DINHEIRO E PODER


                     Sempre que ouço um político de esquerda verberar em tom profético a cobiça capitalista, pergunto-me se ele imagina, mesmo, que o anseio de poder é uma paixão moralmente superior ao desejo de dinheiro, ou se simplesmente finge acreditar nisso para se fazer de santinho. 

Evidentemente, não há terceira alternativa. 

Nenhum militante esquerdista quer fazer uma revolução só para depois ir para casa viver como obscuro cidadão comum da república socialista: cada um deles é, por definição, o virtual detentor de uma fatia de poder no Estado futuro. Essa é, entre os adeptos de um partido, a única diferença entre o militante e o simples eleitor. 

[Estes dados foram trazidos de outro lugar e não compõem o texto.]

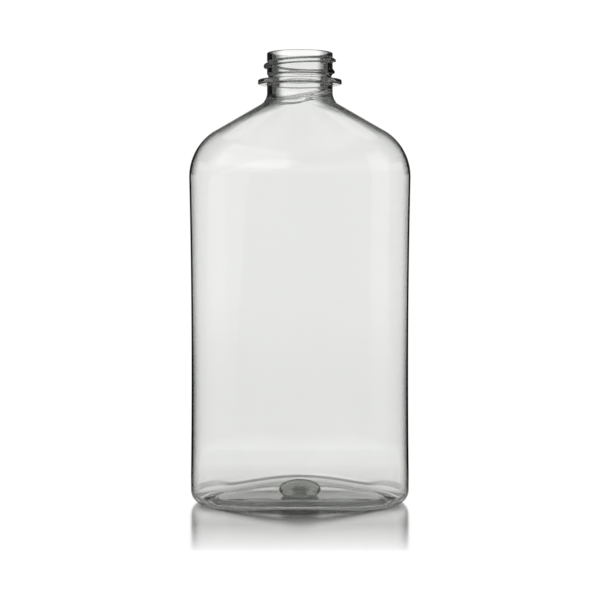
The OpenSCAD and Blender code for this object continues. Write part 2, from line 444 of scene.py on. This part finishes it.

Ao assumir a luta revolucionária, o mínimo que um sujeito espera é um cargo de comissário do povo. Afinal, não teria sentido que, após ter arcado com a responsabilidade de líder activo na destruição da sociedade capitalista, ele desse menos de si à “construção do socialismo”. (O mesmo, é claro, se aplica, mutatis mutandis , aos militantes do fascismo, do nacional socialismo ou de qualquer outra proposta de mudança radical da sociedade. )

Toda militância revolucionária é, pois, inseparável da ânsia de poder, e é preciso um brutal descaramento ou uma inconsciência patológica para não perceber que essa paixão é infinitamente mais destrutiva que o desejo de riqueza.  

  A riqueza, por mais que as abstracções dos financeiros a tentem relativizar, tem sempre um fundo de materialidade – casas, comida, roupas, utensílios – que faz dela uma coisa concreta, um bem visível que vale por si, independentemente da opulência ou miséria circundantes. 

Já o poder, como bem viu Nietzsche, não é nada se não é mais poder. Isto é a coisa mais óbvia do mundo: por mais mediada que esteja pelas relações sociais, a riqueza é, em última instância, domínio sobre as coisas. 

O poder, é domínio sobre os homens.

 Um rico não se torna pobre quando os seus vizinhos também enriquecem, mas um poder que seja igualado por outros poderes, anula-se automaticamente. 

A riqueza desenvolve-se por acréscimo de bens, ao passo que o poder, em essência, não aumenta pela ampliação de seus meios, e sim pela supressão dos meios de acção dos outros homens. Para instaurar um Estado policial não é preciso dar mais armas à Polícia: basta tirá-las aos cidadãos. 

O ditador não se torna ditador por se arrogar novos direitos, mas por suprimir os velhos direitos do povo. 

Foi preciso que a inteligência humana descesse a um nível quase infra natural para que uma filosofia – ou, o que quer que seja – chegasse a inverter equação tão evidente, vendo no poder político o instrumento criador de igualdade.

O fenómeno mais característico do século 20, o totalitarismo, não foi um desvio ou acidente de percurso no caminho do sonho democrático: foi a consequência inescapável de uma aposta suicida na superioridade moral do poder político e na sua missão social igualitária. 

O resultado dessa aposta está diante dos olhos de todos. A prometida igualdade económica nunca chegou, muito pelo contrário, mas, em contrapartida, a diferença de meios de acção entre governados e governantes cresceu a um ponto que os mais ambiciosos tiranos da Antiguidade não ousaram sequer sonhar. 

 Júlio César, Átila ou Gêngis Khan recuariam horrorizados se alguém lhes oferecesse os meios de escutar todas as conversas particulares,  de desarmar todos os homens adultos ou de impedir populações inteiras de sair de casa. 

Hoje os governantes já querem alterar a natureza humana e programar geneticamente o comportamento das gerações futuras. Não se contentam com o poder destrutivo dos demónios: querem o poder criador dos deuses. 

É uma das mais atrozes perversidades da nossa época que o homem imbuído do simples desejo de aumentar o seu património e o da sua descendência seja considerado um tipo moralmente lesivo e quase um criminoso, enquanto o aspirante ao poder político é visto como um belo exemplo de idealismo, bondade e amor ao próximo.  

Um século que pensa assim está a clamar aos céus por um Stalin ou um Hitler.